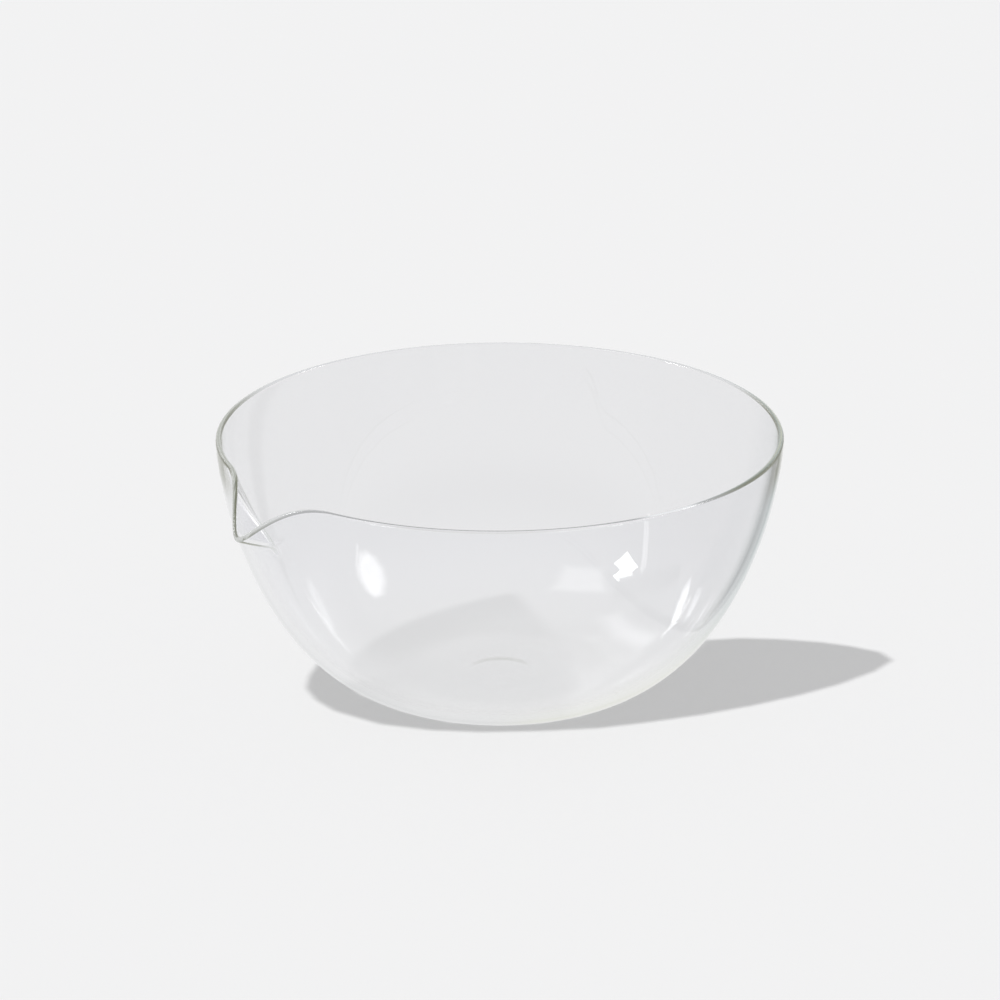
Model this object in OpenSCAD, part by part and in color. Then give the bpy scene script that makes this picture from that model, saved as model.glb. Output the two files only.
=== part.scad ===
// A small clear glass mixing bowl with a pouring lip, blown and pulled as one piece of glass.
// It stands on the table at height 0, its axis is Z, and the lip points along +X.

/* [Bowl] */
// Outside diameter of the rim
rim_d = 137; // [80:1:260]
// Height of the rim above the table
height = 65; // [40:0.5:130]
// Diameter of the flat foot
foot_d = 42; // [30:1:60]
// Lean of the wall at the rim, in degrees from upright
rim_lean = 2; // [0:1:12]

/* [Glass] */
// Thickness of the glass at the rim
rim_t = 1.4; // [1:0.1:2.4]
// Thickness of the glass in the floor
floor_t = 2.4; // [1.4:0.1:5]
// Diameter of the round mark under the floor
mark_d = 23; // [12:1:28]
// Depth of the round mark
mark_depth = 0.3; // [0.2:0.1:0.8]
// Width of the slope round the mark
mark_slope = 0.8; // [0.4:0.1:1.2]

/* [Pouring lip] */
// How far the tip of the lip reaches out past the rim
lip_reach = 8.5; // [3:0.5:14]
// How far the tip of the lip drops below the rim
lip_drop = 9.5; // [3:0.5:14]
// Width of the channel between its shoulders at the rim
lip_w = 42; // [30:1:60]
// Height from the root of the channel up to the tip of the lip
channel_rise = 4; // [4:0.5:14]
// Half width of the rounding along the keel of the channel
keel_round = 1.9; // [1.6:0.1:4]
// Half length of the bend where the channel leaves the wall
root_round = 2.5; // [2:0.5:4]

/* [Hidden] */
$fn = 144;

// The middle of the wall runs down one cubic curve, from the centre of the rim's edge to the foot
rim_r = rim_d / 2;
foot_r = foot_d / 2;
mark_r = mark_d / 2;
rim_end = [rim_r - rim_t / 2, height - rim_t / 2];
foot_end = [foot_r, floor_t / 2];
// How long the curve keeps the direction it has at each end, as shares of the height and of the step
// from the foot out to the rim
wall_reach_share = 0.23;
floor_reach_share = 0.73;
wall_reach = wall_reach_share * height;
floor_reach = floor_reach_share * (rim_r - foot_r);
curve = [
    rim_end,
    rim_end - wall_reach * [sin(rim_lean), cos(rim_lean)],
    foot_end + floor_reach * [1, 0],
    foot_end
];

// The lip's half angle seen from the axis, the rounding of its keel as an angle, and the channel's depth
lip_angle = asin(lip_w / 2 / rim_r);
keel_angle = keel_round / rim_r * 180 / PI;
channel_depth = lip_drop + channel_rise;
// How fast the reach and the drop fall away beside the keel, where 1 is a straight-sided V
reach_fall = 1.9;
drop_fall = 2.7;
// How fast the channel narrows towards its root, where 1 is a plain cone, and where that stops
narrowing = 0.8;
root_width_share = 0.12;

// Rows down the wall, columns across the lip and segments round the edge of the rim. The rows crowd
// together near the rim and the columns near the keel
rows = 24;
row_crowding = 1.25;
columns = 20;
column_crowding = 1.4;
edge_segments = 6;
// Small steps that give the slope of the surface, down the curve and in degrees round the bowl
slope_step = 0.001;
turn_step = 0.01;

function unit(v) = v / norm(v);

// A point on the curve, from 0 at the rim to 1 at the foot
function curve_point(t) = let (s = 1 - t)
    s * s * s * curve[0] + 3 * s * s * t * curve[1] + 3 * s * t * t * curve[2] + t * t * t * curve[3];

// Share of the lip's pull at a depth below the rim: straight to the root, with a soft bend there
function fade(depth) =
    depth >= channel_depth + root_round ? 0 :
    depth <= channel_depth - root_round ? 1 - depth / channel_depth :
    pow(channel_depth + root_round - depth, 2) / (4 * root_round * channel_depth);

// Share of the pull beside the keel, from 1 on the keel to 0 at the shoulder of the channel
function beside(a, width) =
    max(0, 1 - (norm([a, keel_angle]) - keel_angle) / (norm([width, keel_angle]) - keel_angle));

// The middle of the wall, at an angle from the lip and a place on the curve
function wall_point(a, t) = let (
        p = curve_point(t),
        pull = fade(rim_end[1] - p[1]),
        width = lip_angle * max(root_width_share, pow(pull, narrowing)),
        side = pull > 0 ? beside(a, width) : 0,
        r = p[0] + lip_reach * pull * pow(side, reach_fall),
        z = p[1] - lip_drop * pull * pow(side, drop_fall)
    ) [r * cos(a), r * sin(a), z];

// Directions on the wall: round the bowl, down the wall, and out of the glass
function along(a, t) = unit(wall_point(a + turn_step, t) - wall_point(a - turn_step, t));
function down(a, t) = unit(wall_point(a, t + slope_step) - wall_point(a, t - slope_step));
function out(a, t) = unit(cross(down(a, t), along(a, t)));

// Half the thickness of the glass, which grows evenly from the rim to the floor
function half_t(t) = (rim_t + (floor_t - rim_t) * t) / 2;

// The outer face (side 1) or the inner face (side -1), and the round edge that joins them at the rim
function face_point(a, t, side) = wall_point(a, t) + side * half_t(t) * out(a, t);
function edge_point(a, turn) = let (up = unit(cross(out(a, 0), along(a, 0))))
    wall_point(a, 0) + rim_t / 2 * (sin(turn) * up - cos(turn) * out(a, 0));
function flat_point(a, r, z) = [r * cos(a), r * sin(a), z];

// One cut through the glass: from the middle of the floor up the inside, over the rim and down to the mark
places = [for (i = [0 : rows]) pow(i / rows, row_crowding)];
function section(a) = concat(
    [flat_point(a, mark_r - mark_slope, floor_t), flat_point(a, mark_r, floor_t)],
    [for (i = [rows : -1 : 0]) face_point(a, places[i], -1)],
    [for (i = [1 : edge_segments - 1]) edge_point(a, 180 * i / edge_segments)],
    [for (i = [0 : rows]) face_point(a, places[i], 1)],
    [flat_point(a, mark_r, 0), flat_point(a, mark_r - mark_slope, mark_depth)]
);

// The round of the bowl, which has the same section at every angle outside the lip
module round_wall() {
    profile = [for (p = section(lip_angle)) [norm([p[0], p[1]]), p[2]]];
    rotate_extrude(angle = 360 - 2 * lip_angle, start = lip_angle)
        polygon(concat([[0, mark_depth], [0, floor_t]], profile));
}

// The sector that carries the lip, from the axis out to the tip
module lip_wall() {
    angles = [for (i = [0 : columns]) let (x = 2 * i / columns - 1)
        lip_angle * sign(x) * pow(abs(x), column_crowding)];
    count = len(section(lip_angle));
    floor_middle = count * (columns + 1);
    mark_middle = floor_middle + 1;
    points = concat([for (a = angles) each section(a)], [[0, 0, floor_t], [0, 0, mark_depth]]);
    skin = [for (c = [0 : columns - 1]) each [for (k = [0 : count - 2]) let (
            here = c * count + k, next = here + count
        ) each [[here, next + 1, here + 1], [here, next, next + 1]]]];
    middle = [for (c = [0 : columns - 1]) let (here = c * count, next = here + count)
        each [[floor_middle, next, here], [mark_middle, here + count - 1, next + count - 1]]];
    edge_start = rows + 2;
    first_side = concat(
        [[floor_middle, 0, count - 1, mark_middle]],
        [for (k = [0 : edge_start - 1]) [k, k + 1, count - 2 - k, count - 1 - k]],
        [[for (k = [edge_start : edge_start + edge_segments]) k]]
    );
    last_side = [for (face = first_side) [for (k = [len(face) - 1 : -1 : 0])
        face[k] < floor_middle ? face[k] + columns * count : face[k]]];
    polyhedron(points, concat(skin, middle, first_side, last_side));
}

// Wall, rim, lip and floor are one piece of glass
module bowl() {
    color([0.86, 0.89, 0.88, 0.35])
        union() {
            round_wall();
            lip_wall();
        }
}

bowl();
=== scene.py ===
import math

import bpy
from mathutils import Matrix, Vector


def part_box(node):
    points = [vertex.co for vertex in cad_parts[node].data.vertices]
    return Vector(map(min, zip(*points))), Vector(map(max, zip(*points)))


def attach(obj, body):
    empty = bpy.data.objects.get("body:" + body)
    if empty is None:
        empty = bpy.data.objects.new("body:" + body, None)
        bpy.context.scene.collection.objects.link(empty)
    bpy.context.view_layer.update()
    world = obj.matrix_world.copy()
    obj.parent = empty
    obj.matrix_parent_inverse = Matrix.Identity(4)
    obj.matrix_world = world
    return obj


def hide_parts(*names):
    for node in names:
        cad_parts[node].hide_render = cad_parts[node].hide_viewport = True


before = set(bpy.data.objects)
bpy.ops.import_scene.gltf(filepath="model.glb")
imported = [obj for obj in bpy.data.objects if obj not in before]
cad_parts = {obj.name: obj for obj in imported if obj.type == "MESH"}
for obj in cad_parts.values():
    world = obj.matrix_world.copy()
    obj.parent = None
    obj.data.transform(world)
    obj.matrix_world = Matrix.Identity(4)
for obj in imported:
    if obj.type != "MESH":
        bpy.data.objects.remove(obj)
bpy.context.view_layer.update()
low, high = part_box("bowl")

bl_info = {
    "name": "Glass batter bowl",
    "version": (1, 0, 0),
    "blender": (4, 5, 0),
    "location": "3D View > Sidebar > Bowl",
    "description": "A small clear glass mixing bowl with a pulled pouring lip, and a pale studio for it",
    "category": "Add Mesh",
}


# Node trees

class Value:
    """A number that a node tree works out. Python's operators on it add Math nodes to the tree."""

    def __init__(self, tree, socket):
        self.tree = tree
        self.socket = socket

    def math(self, operation, *others):
        """A Math node with this value first."""
        parts = dict(enumerate((self, *others)))
        return self.tree.add("ShaderNodeMath", parts, operation=operation)

    def math_after(self, operation, first):
        """A Math node with this value second."""
        return self.tree.add("ShaderNodeMath", {0: first, 1: self}, operation=operation)

    def __add__(self, other):
        return self.math("ADD", other)

    def __sub__(self, other):
        return self.math("SUBTRACT", other)

    def __mul__(self, other):
        return self.math("MULTIPLY", other)

    def __truediv__(self, other):
        return self.math("DIVIDE", other)

    def __pow__(self, other):
        return self.math("POWER", other)

    def __neg__(self):
        return self.math("MULTIPLY", -1.0)

    def __rsub__(self, other):
        return self.math_after("SUBTRACT", other)

    def __rtruediv__(self, other):
        return self.math_after("DIVIDE", other)

    def __rpow__(self, other):
        return self.math_after("POWER", other)

    __radd__ = __add__
    __rmul__ = __mul__

    def least(self, other):
        return self.math("MINIMUM", other)

    def most(self, other):
        return self.math("MAXIMUM", other)

    def within(self, lowest, highest):
        return self.most(lowest).least(highest)

    def sine(self):
        return self.math("SINE")

    def cosine(self):
        return self.math("COSINE")

    def root(self):
        return self.math("SQRT")

    def size(self):
        """The value without its sign."""
        return self.math("ABSOLUTE")


class Tree:
    """Adds nodes to one node tree and links them."""

    def __init__(self, block):
        self.block = block

    def add(self, kind, inputs=None, output=0, **settings):
        """One node of a kind: its settings first, then its inputs by name or place. Gives one output."""
        node = self.block.nodes.new(kind)
        for name, setting in settings.items():
            setattr(node, name, setting)
        for key, given in (inputs or {}).items():
            if isinstance(given, Value):
                self.block.links.new(given.socket, node.inputs[key])
            else:
                node.inputs[key].default_value = given
        return Value(self, node.outputs[output]) if len(node.outputs) else None

    def other(self, found, output):
        """Another output of the node that a value comes from."""
        return Value(self, found.socket.node.outputs[output])

    def vector(self, operation, *parts, output=0):
        return self.add("ShaderNodeVectorMath", dict(enumerate(parts)), output, operation=operation)

    def scaled(self, vector, factor):
        return self.add("ShaderNodeVectorMath", {0: vector, "Scale": factor}, operation="SCALE")

    def point(self, x, y, z):
        return self.add("ShaderNodeCombineXYZ", {0: x, 1: y, 2: z})

    def axes(self, vector):
        split = self.add("ShaderNodeSeparateXYZ", {0: vector})
        return split, self.other(split, 1), self.other(split, 2)

    def ease(self, value, start, end, first=0.0, last=1.0):
        """A smooth step from first to last while the value goes from start to end."""
        return self.add(
            "ShaderNodeMapRange",
            {"Value": value, "From Min": start, "From Max": end, "To Min": first, "To Max": last},
            interpolation_type="SMOOTHSTEP",
        )

    def mixed(self, factor, first, second):
        """A colour between two colours. The Mix node's colours are its sockets 6 and 7, and output 2."""
        shades = [given if isinstance(given, Value) else (*given, 1.0) for given in (first, second)]
        return self.add("ShaderNodeMix", {0: factor, 6: shades[0], 7: shades[1]}, 2, data_type="RGBA")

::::

● **Stated exercise**
Extract the first line above and each line after it up to and including the one with "mark_slope = 0.8; // [0.4:0.1:1.2]", please, exactly and with nothing else.

● **Written reply**
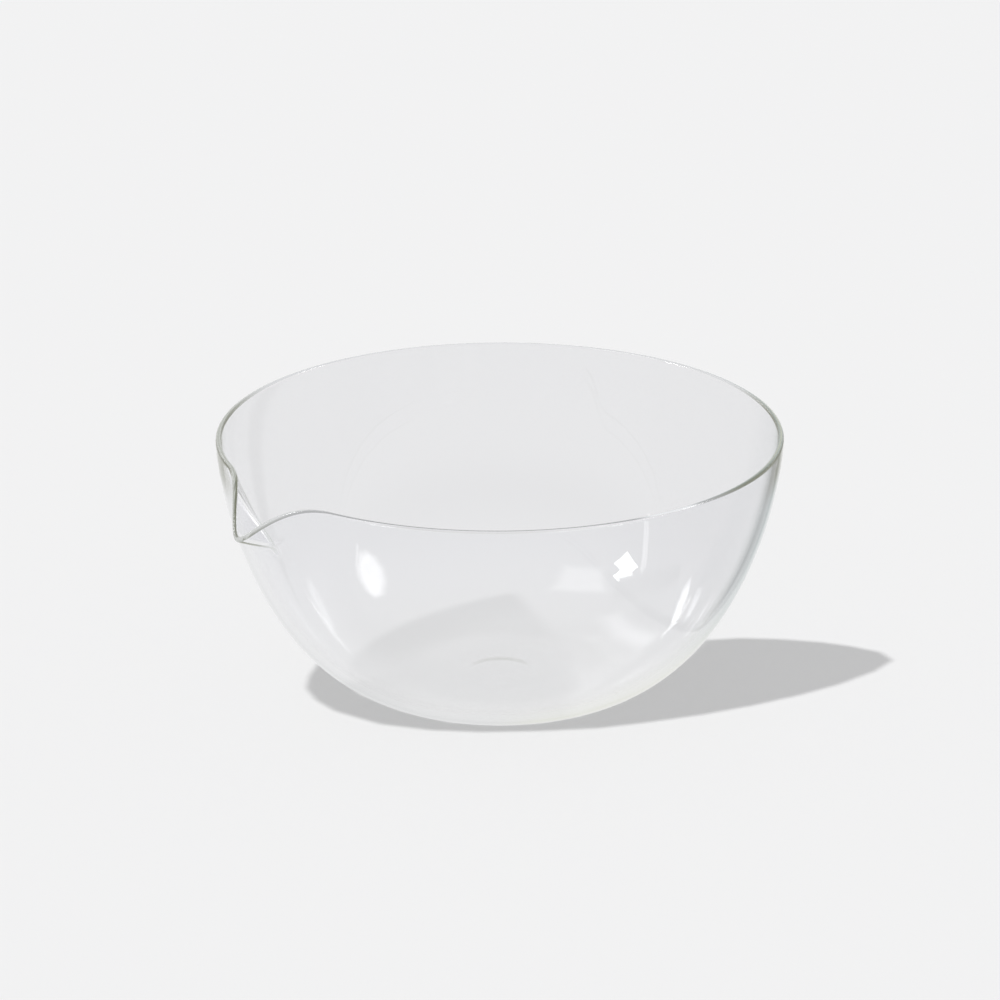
Model this object in OpenSCAD, part by part and in color. Then give the bpy scene script that makes this picture from that model, saved as model.glb. Output the two files only.
=== part.scad ===
// A small clear glass mixing bowl with a pouring lip, blown and pulled as one piece of glass.
// It stands on the table at height 0, its axis is Z, and the lip points along +X.

/* [Bowl] */
// Outside diameter of the rim
rim_d = 137; // [80:1:260]
// Height of the rim above the table
height = 65; // [40:0.5:130]
// Diameter of the flat foot
foot_d = 42; // [30:1:60]
// Lean of the wall at the rim, in degrees from upright
rim_lean = 2; // [0:1:12]

/* [Glass] */
// Thickness of the glass at the rim
rim_t = 1.4; // [1:0.1:2.4]
// Thickness of the glass in the floor
floor_t = 2.4; // [1.4:0.1:5]
// Diameter of the round mark under the floor
mark_d = 23; // [12:1:28]
// Depth of the round mark
mark_depth = 0.3; // [0.2:0.1:0.8]
// Width of the slope round the mark
mark_slope = 0.8; // [0.4:0.1:1.2]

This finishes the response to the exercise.